* **Stated goal**: Return a copy of every line in the records that includes the word "Blender".

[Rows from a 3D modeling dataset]

■ ■ ■ ■ ■

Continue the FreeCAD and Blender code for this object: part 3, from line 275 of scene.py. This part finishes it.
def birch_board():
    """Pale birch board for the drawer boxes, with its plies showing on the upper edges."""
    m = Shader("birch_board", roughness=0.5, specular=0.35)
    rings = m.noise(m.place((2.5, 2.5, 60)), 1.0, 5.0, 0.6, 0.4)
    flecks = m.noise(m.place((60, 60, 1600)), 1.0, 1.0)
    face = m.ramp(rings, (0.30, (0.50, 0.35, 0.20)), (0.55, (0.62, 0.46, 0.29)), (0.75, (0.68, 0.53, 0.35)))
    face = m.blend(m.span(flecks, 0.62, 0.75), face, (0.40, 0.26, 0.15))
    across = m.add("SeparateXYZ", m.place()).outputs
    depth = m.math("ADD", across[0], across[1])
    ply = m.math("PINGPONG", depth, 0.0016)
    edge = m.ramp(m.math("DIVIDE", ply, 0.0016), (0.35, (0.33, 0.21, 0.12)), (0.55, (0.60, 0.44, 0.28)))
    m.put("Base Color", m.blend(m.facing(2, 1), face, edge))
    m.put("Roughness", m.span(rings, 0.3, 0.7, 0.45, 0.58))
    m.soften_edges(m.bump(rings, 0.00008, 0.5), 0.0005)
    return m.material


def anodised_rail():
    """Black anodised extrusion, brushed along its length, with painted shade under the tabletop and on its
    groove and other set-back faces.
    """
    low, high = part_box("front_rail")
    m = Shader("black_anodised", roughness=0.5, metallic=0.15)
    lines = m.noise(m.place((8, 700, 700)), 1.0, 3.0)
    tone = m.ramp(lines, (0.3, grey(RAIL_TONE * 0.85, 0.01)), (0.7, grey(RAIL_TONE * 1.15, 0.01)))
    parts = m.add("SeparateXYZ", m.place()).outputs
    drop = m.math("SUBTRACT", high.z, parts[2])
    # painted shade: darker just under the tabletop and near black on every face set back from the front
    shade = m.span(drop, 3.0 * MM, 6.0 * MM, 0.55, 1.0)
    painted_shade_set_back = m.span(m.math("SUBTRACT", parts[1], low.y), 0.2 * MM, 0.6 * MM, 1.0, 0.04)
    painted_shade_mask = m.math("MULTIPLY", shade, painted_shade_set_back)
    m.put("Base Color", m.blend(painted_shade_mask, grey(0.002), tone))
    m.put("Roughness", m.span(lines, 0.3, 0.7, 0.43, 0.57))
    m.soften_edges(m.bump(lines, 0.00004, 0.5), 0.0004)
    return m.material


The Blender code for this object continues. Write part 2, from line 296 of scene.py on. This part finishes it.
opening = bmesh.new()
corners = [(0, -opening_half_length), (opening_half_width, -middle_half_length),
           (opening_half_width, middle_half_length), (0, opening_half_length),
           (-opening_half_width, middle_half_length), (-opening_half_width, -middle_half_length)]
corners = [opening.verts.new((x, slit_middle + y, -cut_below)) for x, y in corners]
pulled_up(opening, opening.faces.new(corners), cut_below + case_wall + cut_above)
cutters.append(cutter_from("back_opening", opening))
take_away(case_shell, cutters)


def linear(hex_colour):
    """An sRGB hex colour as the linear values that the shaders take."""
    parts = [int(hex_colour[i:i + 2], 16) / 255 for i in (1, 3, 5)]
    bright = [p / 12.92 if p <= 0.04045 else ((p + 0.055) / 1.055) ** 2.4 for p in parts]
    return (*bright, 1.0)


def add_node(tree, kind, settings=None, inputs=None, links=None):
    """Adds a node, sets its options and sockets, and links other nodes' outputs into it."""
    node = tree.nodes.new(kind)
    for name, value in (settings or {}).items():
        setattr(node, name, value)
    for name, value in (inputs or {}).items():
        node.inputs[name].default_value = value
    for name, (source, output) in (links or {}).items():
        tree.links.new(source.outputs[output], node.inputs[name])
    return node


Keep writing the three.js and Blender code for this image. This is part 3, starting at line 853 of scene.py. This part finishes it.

■ ■ ■ ■ ■

* **Written answer**:
Continue the FreeCAD and Blender code for this object: part 3, from line 275 of scene.py. This part finishes it.
The Blender code for this object continues. Write part 2, from line 296 of scene.py on. This part finishes it.
Keep writing the three.js and Blender code for this image. This is part 3, starting at line 853 of scene.py. This part finishes it.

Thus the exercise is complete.